Ce veto a moins à avoir avec la volonté des Russes et des Chinois de défendre, coûte que coûte, la dynastie meurtrière des Assads que de rappeler au monde que la bipolarisation est de retour dans les relations internationales. Que la Russie tient à continuer à jouer un rôle au Moyen-Orient en soutenant le dernier allié fidèle qui lui reste dans la région. Mais aussi que l’alternative proposée en remplacement d’Assad ne convient guère. En effet, il faut bien reconnaître qu’un amas de groupement islamiste plus ou moins salafiste ne représente pas une solution idéale de changement. On peut difficilement considérer comme un progrès, le remplacement d’un régime brutal laïc par un régime brutal islamiste. A moins de vouloir comme nouveau gouverneur de Damas un ancien de Guantanamo comme c’est le cas à Tripoli aujourd’hui !

Par ailleurs, les russes et les chinois ont chez eux les mêmes problèmes que connait le régime syrien. C’est-à-dire des minorités religieuse profondément hostile au pouvoir central, tant à Moscou qu’à Pékin. Rappelons le cas des Ouighours dans le Turkestan pétrolifère chinois ou les tibétains ou encore les tchétchènes et les daghestanais en Russie.

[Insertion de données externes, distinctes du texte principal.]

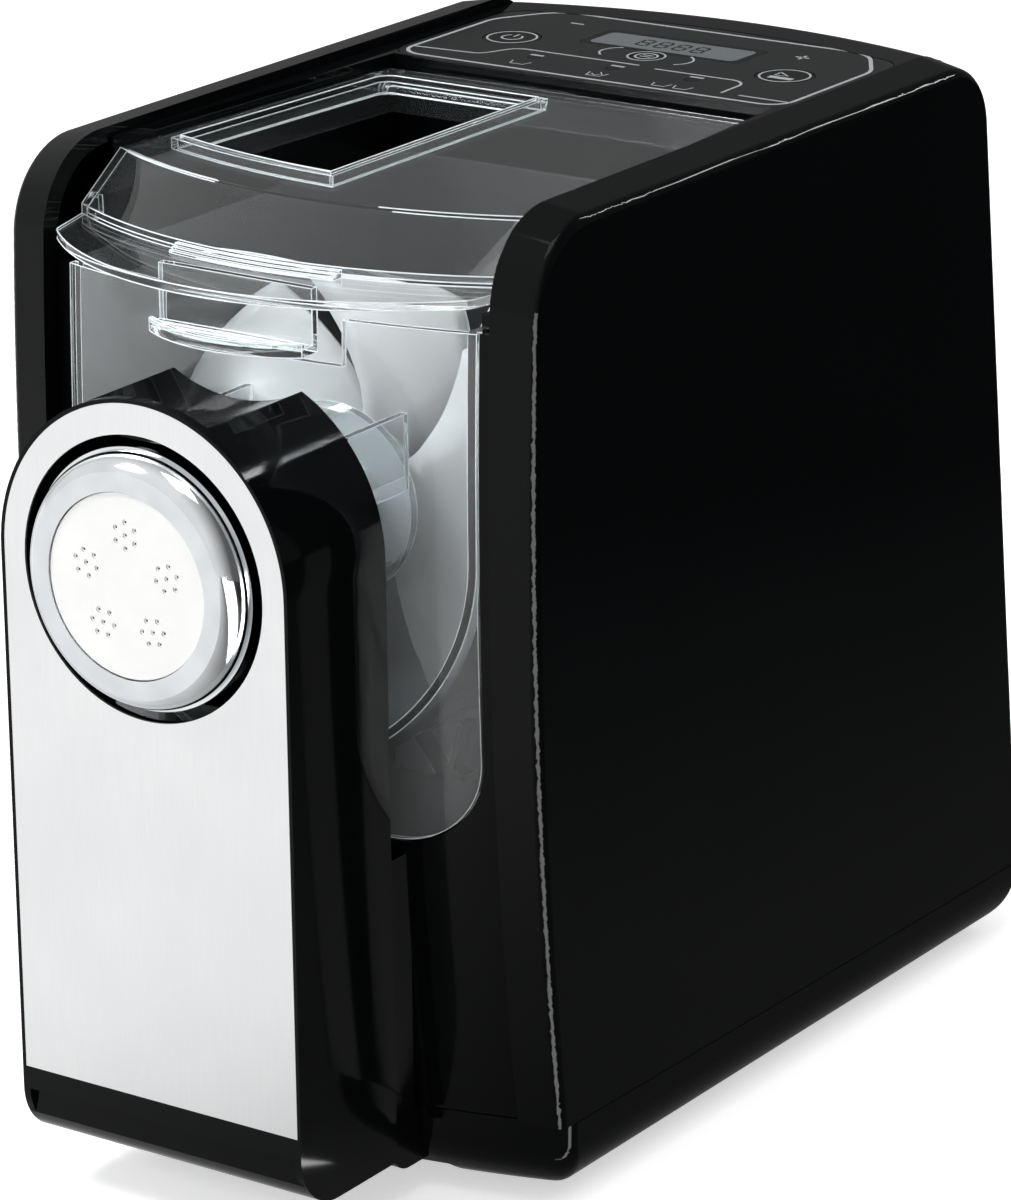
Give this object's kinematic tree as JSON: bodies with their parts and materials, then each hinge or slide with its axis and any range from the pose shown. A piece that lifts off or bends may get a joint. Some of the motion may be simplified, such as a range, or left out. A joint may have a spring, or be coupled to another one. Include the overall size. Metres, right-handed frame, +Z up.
{
  "type": "electric pasta maker",
  "caption": "Countertop machine that mixes dough in a clear chamber with a turning paddle and presses it by a screw through a die in its front.",
  "frame": {"origin": "on the floor below the middle of the whole machine, in the plane of the rubber feet's soles", "axes": "+X to the machine's right seen from the front, +Y from the lock nut to the back, +Z up; the front faces -Y"},
  "size_m": [0.194, 0.377, 0.3114],
  "materials": {
    "gloss_black": "polished black ABS",
    "matte_black": "moulded black plastic, fine grain",
    "clear": "clear polycarbonate, slightly grey",
    "white": "white food-grade acetal",
    "steel": "brushed stainless steel",
    "chrome": "polished chrome",
    "rubber": "soft black rubber",
    "board": "green circuit board with solder mask",
    "pale_gear": "natural nylon gear plastic",
    "dark_window": "dark tinted acrylic",
    "light": "milky light pipe",
    "motor_case": "grey painted motor can"
  },
  "bodies": {
    "housing": {"side_cover_left": "gloss_black", "side_cover_right": "gloss_black", "front_frame": "gloss_black", "base_tray": "gloss_black", "rubber_feet": "rubber", "rear_cover": "matte_black", "cord_gland": "rubber", "top_deck": "gloss_black", "control_overlay": "matte_black", "display_window": "dark_window", "key_switches": "matte_black", "indicator_lights": "light", "control_board": "board", "board_screws": "steel", "display_module": "dark_window", "lid_hinge_pins": "steel", "chamber_well": "matte_black", "shaft_seal": "rubber", "shaft_bearings": "steel", "gear_axles": "steel", "gearbox_housing": "matte_black", "gearbox_cover": "matte_black", "gearbox_screws": "steel", "motor": "motor_case", "motor_mount": "matte_black", "gearbox_stand": "matte_black", "base_screws": "steel", "power_board": "board", "lid_switch": "matte_black"},
    "lid": {"lid": "clear"},
    "bucket": {"bucket": "clear", "extrusion_barrel": "clear", "barrel_seal": "rubber", "die_disc": "white"},
    "nut": {"lock_nut": "chrome"},
    "paddle": {"mixing_paddle": "white", "extrusion_screw": "white"},
    "cover": {"front_cover": "gloss_black", "face_plate": "steel"},
    "drive": {"drive_shaft": "steel", "output_gear": "pale_gear"},
    "second": {"second_gear": "pale_gear"},
    "first": {"first_gear": "pale_gear"},
    "rotor": {"motor_shaft": "steel", "motor_pinion": "steel", "motor_fan": "matte_black"},
    "power": {"power_key": "matte_black"},
    "mode": {"mode_key": "matte_black"},
    "start": {"start_key": "matte_black"},
    "interlock": {"lid_switch_rod": "matte_black"}
  },
  "joints": [
    {"name": "lid_hinge", "type": "hinge", "parent": "housing", "child": "lid", "pos_m": [0, 0.041, 0.2988], "axis": [-1, 0, 0], "range_deg": [0, 80]},
    {"name": "bucket_slide", "type": "slide", "parent": "housing", "child": "bucket", "axis": [0, -1, 0], "range_m": [0, 0.16]},
    {"name": "cover_slide", "type": "slide", "parent": "bucket", "child": "cover", "axis": [0, -1, 0], "range_m": [0, 0.06]},
    {"name": "nut_turn", "type": "hinge", "parent": "bucket", "child": "nut", "pos_m": [0, -0.17, 0.2062], "axis": [0, 1, 0], "range_deg": [0, 45]},
    {"name": "paddle_spin", "type": "hinge", "parent": "bucket", "child": "paddle", "pos_m": [0, 0, 0.2062], "axis": [0, 1, 0], "continuous": true},
    {"name": "drive_spin", "type": "hinge", "parent": "housing", "child": "drive", "pos_m": [0, 0.07, 0.2062], "axis": [0, 1, 0], "continuous": true},
    {"name": "second_spin", "type": "hinge", "parent": "housing", "child": "second", "pos_m": [0, 0.07, 0.1612], "axis": [0, 1, 0], "continuous": true},
    {"name": "first_spin", "type": "hinge", "parent": "housing", "child": "first", "pos_m": [0, 0.08, 0.1237], "axis": [0, 1, 0], "continuous": true},
    {"name": "motor_spin", "type": "hinge", "parent": "housing", "child": "rotor", "pos_m": [0, 0.02, 0.0937], "axis": [0, 1, 0], "continuous": true},
    {"name": "power_press", "type": "slide", "parent": "housing", "child": "power", "axis": [0, 0, -1], "range_m": [0, 0.0005], "stiffness_N_per_m": 600},
    {"name": "mode_press", "type": "slide", "parent": "housing", "child": "mode", "axis": [0, 0, -1], "range_m": [0, 0.0005], "stiffness_N_per_m": 600},
    {"name": "start_press", "type": "slide", "parent": "housing", "child": "start", "axis": [0, 0, -1], "range_m": [0, 0.0005], "stiffness_N_per_m": 600},
    {"name": "interlock_press", "type": "slide", "parent": "housing", "child": "interlock", "axis": [0, 0, -1], "range_m": [0, 0.002], "stiffness_N_per_m": 150}
  ],
  "couplings": [
    {"joint": "drive_spin", "follows": "paddle_spin", "ratio": 1},
    {"joint": "second_spin", "follows": "paddle_spin", "ratio": -4},
    {"joint": "first_spin", "follows": "paddle_spin", "ratio": 16},
    {"joint": "motor_spin", "follows": "paddle_spin", "ratio": -64}
  ]
}
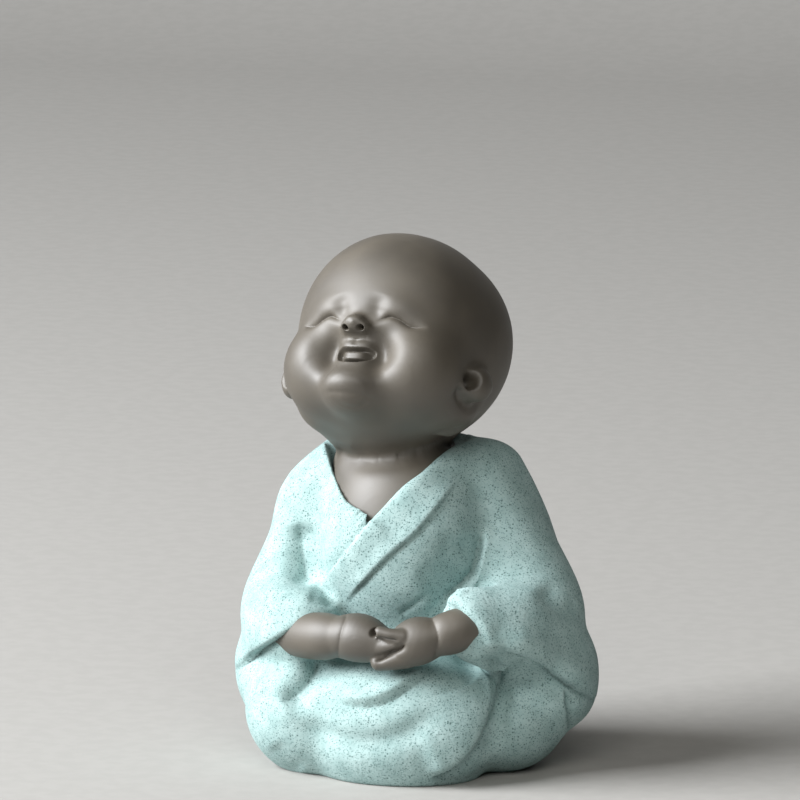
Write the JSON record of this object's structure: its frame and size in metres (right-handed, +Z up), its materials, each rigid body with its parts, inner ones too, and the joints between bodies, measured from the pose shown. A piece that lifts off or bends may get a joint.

Les dirigeants de Moscou et de Pékin ne peuvent que s’interroger sur le sort qui pourrait leur être réservé par la communauté internationale si des révoltes ethniques nouvelles devaient se reproduire sur leur sol. Leurs doubles vétos visent aussi à les protéger contre l’éventualité de l’éclatement de situation similaire sur leur propre territoire. Rappelons que la deuxième guerre tchétchène en Russie, à peine il y a plus de dix ans, a entrainé cinquante mille morts, soit plus de trois fois ce qu’a connu le conflit syrien à ce jour.

L’exercice de leur droit de veto a ainsi un double objectif. D’abord celui de rappeler au monde que la Russie et la Chine ont leur mot à dire sur les conflits du moyen orient et ensuite pour s’auto-protéger contre une répétition de l’histoire chez eux.